Your program determines the current time from the computer system, and it reads it out loud with a German or an English speaking voice.

from soundsystem import *
import datetime

language = "german"
#language = "english"
#language = "french"

initTTS()
if language == "german":
    selectVoice("german-woman")
    month = ["Januar", "Februar", "März", "April", "Mai", 
        "Juni", "Juli", "August", "September", "Oktober", 
        "November", "Dezember"]
if language == "english":
    selectVoice("english-man")
    month = ["January", "February", "March", "April", "May", 
        "June", "July", "August", "September", "October", 
        "November", "December"]
        
if language == "french":
    selectVoice("french-man")
    month = ["Janvier", "Février", "Mars", "Avril", "Mai", 
        "Juin", "Juillet", "Aout", "Septembre", "Octobre", 
        "Novembre", "Décembre"]      

now = datetime.datetime.now()

if language == "german":
    text = "Heute ist der " + str(now.day) + ". " \
        + month[now.month - 1] + " " + str(now.year) + ".\n" \
        + "Die genaue Zeit ist " + str(now.hour) + " Uhr " + str(now.minute)
if language == "english":
    text = "Today we have  " + month[now.month - 1] + " "  \
        + str(now.day) + ", "+ str(now.year) + ".\n" \
        + "The time is " + str(now.hour) + " hours " + str(now.minute) \
        + " minutes."
if language == "french":
    text = "Nous sommes le " + str(now.day) + " " \
        + month[now.month - 1] + " " + str(now.year) + ".\n" \
        + "Il est exactement " + str(now.hour) + " heures " \
        + str(now.minute) + " minutes."
print(text)
voice = generateVoice(text)
openSoundPlayer(voice)
play()

Highlight program code (Ctrl+C copy, Ctrl+V paste)

MEMO

By selecting the commented lines, you can decide between the German or the English speaker. The class datetime.datetime.now() provides you with information about the current date and the current time, via its attributes year, month, day, hour, minute, second, microsecond.

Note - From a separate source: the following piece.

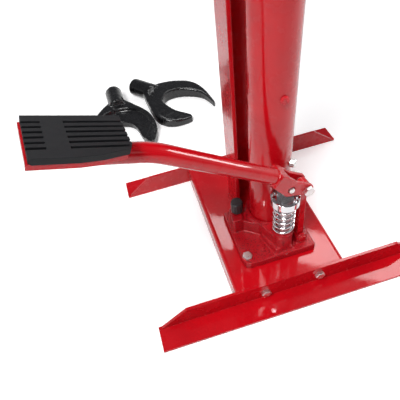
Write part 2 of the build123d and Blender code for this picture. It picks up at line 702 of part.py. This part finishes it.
carriage = sleeve(carriage_z, 48, "carriage_sleeve")
lower_arm = arm(carriage_z, "lower_arm", ram_socket=True)

with BuildPart() as wear_pads:
    with Locations((mast_x, col_y1 + 0.1 + 0.2, carriage_z + 48 - 21.9)):
        Box(49.8, 4.6, 17.8, align=(Align.CENTER, Align.MIN, Align.MIN))
    with Locations((mast_x, col_y0 - 4.9, carriage_z - 48 + 4.1)):
        Box(73.8, 4.6, 17.8, align=(Align.CENTER, Align.MIN, Align.MIN))
wear_pads.part.label = "wear_pads"
export_step(wear_pads.part, "parts/wear_pads.step")

upper_bracket = sleeve(upper_hole, 50, "upper_bracket", pin_hole=True)
upper_arm = arm(upper_hole, "upper_arm")

with BuildPart() as lock_pin:
    with BuildSketch(Plane.YZ.offset(mast_x - 52)):
        with Locations((pin_y, upper_hole)):
            Circle(pin_d / 2)
    extrude(amount=112)
    chamfer(lock_pin.edges().group_by(Axis.X)[0], 1.5)
    with BuildSketch(Plane.YZ.offset(mast_x + 60)) as head:
        with Locations((pin_y, upper_hole)):
            Circle(12)
    extrude(amount=8)
lock_pin.part.label = "lock_pin"
export_step(lock_pin.part, "parts/lock_pin.step")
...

As you can see, you can use the backslash as a line extension in the definition of long strings.

CREATING YOUR OWN GRAPHICAL USER INTERFACE

As you have already learned in chapter 3.13 it is quite easy to create a simple dialog window based on TigerJython's EntryDialog class. As usual in many programming environments the classic controls like text fields, push, check and radio buttons, as well as sliders are modeled by software objects. These objects appear in a surrounding rectangular pane and the dialog remains open while the program continues (such a dialog is called a modeless dialog). For a comprehensive information please consult the APLU documentation.

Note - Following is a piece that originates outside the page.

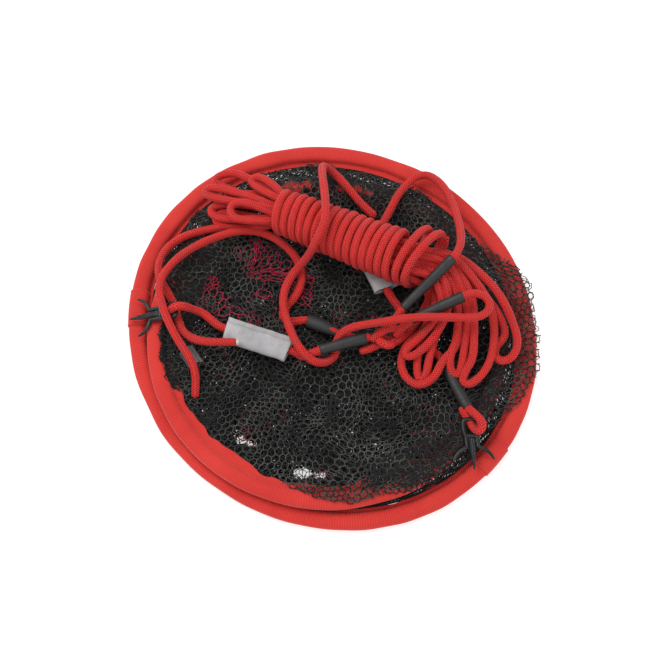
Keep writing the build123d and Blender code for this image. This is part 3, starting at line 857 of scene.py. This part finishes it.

Your program opens a modeless dialog where you select the speaker using radio buttons. When clicking the confirmation button, the text in the text field is read by a synthetic voice.

from soundsystem import *
from entrydialog import *

speaker1 = RadioEntry("Mann (Deutsch)")
speaker1.setValue(True)
speaker2 = RadioEntry("Man (English)")
speaker3 = RadioEntry("Homme (Français)")
speaker4 = RadioEntry("Donna (Italiano)")
pane1 = EntryPane("Speaker Selection", 
                   speaker1, speaker2, speaker3, speaker4)
textEntry = StringEntry("Message:", "Viel Spass am Programmieren")
pane2 = EntryPane(textEntry)
okButton = ButtonEntry("Speak")
pane3 = EntryPane(okButton)
dlg = EntryDialog(pane1, pane2, pane3)
dlg.setTitle("Synthetic Voice")

initTTS()

while not dlg.isDisposed():
    if speaker1.isTouched():
        textEntry.setValue("Viel Spass am Programmieren")
    elif speaker2.isTouched():
        textEntry.setValue("Enjoy programming")
    elif speaker3.isTouched():
        textEntry.setValue("Profitez de la programmation")
    elif speaker4.isTouched():
        textEntry.setValue("Godere della programmazione")
                
    if okButton.isTouched():
        if speaker1.getValue():
            selectVoice("german-man")
            text = textEntry.getValue()
        elif speaker2.getValue():
            selectVoice("english-man")
            text = textEntry.getValue()
        elif speaker3.getValue():
            selectVoice("french-man")
            text = textEntry.getValue()
        elif speaker4.getValue():
            selectVoice("italian-woman")
            text = textEntry.getValue()
        if text != "":
            voice = generateVoice(text)
            openSoundPlayer(voice)
            play()

Highlight program code (Ctrl+C copy, Ctrl+V paste)

MEMO

The while loop executes until the dialog is closed with the title bar's close button. You check with isTouched() in every cycle, if the confirmation button was clicked since the last call of this function. In this case you get the current values of the GUI elements by calling getValue()and transform the text in the text field to a voice like in the preceding examples.

It is a bit dangerous to go through such "narrow" loops, because you waste lot of processing time for nothing other than just a check whether the button was pressed. However, when you call isTouched() the program will automatically stop for a short time (1ms) so that the throughput is slightly slowed down.

EXERCISES

Find or write a short poem as a text file, for example:

Advice To A Son by Ernest Hemingway.

Never trust a white man,
Never kill a Jew,
Never sign a contract,
Never rent a pew.
Don't enlist in armies;
Nor marry many wives;
Never write for magazines;
Never scratch your hives.
Always put paper on the seat,
Don't believe in wars,
Keep yourself both clean and neat,
Never marry whores.
Never pay a blackmailer,
Never go to law,
Never trust a publisher,
Or you'll sleep on straw.
All your friends will leave you
All your friends will die
So lead a clean and wholesome life
And join them in the sky.

Ernest Hemingway (Download)

With the line text = open("poem.txt", "r").read() you can read the text from the text file sorcery.txt, in the same directory as your program, as string. Let the text be read by the English voice.

Define the function fac(n) either iteratively or recursively, which returns the factorial

n! = 1 * 2 * ... *n

Your program should ask you for a number between 0 and 10 using readInt() and also speak the question out loud. It then calculates the factorial n! of the entered number and outputs the result as spoken text.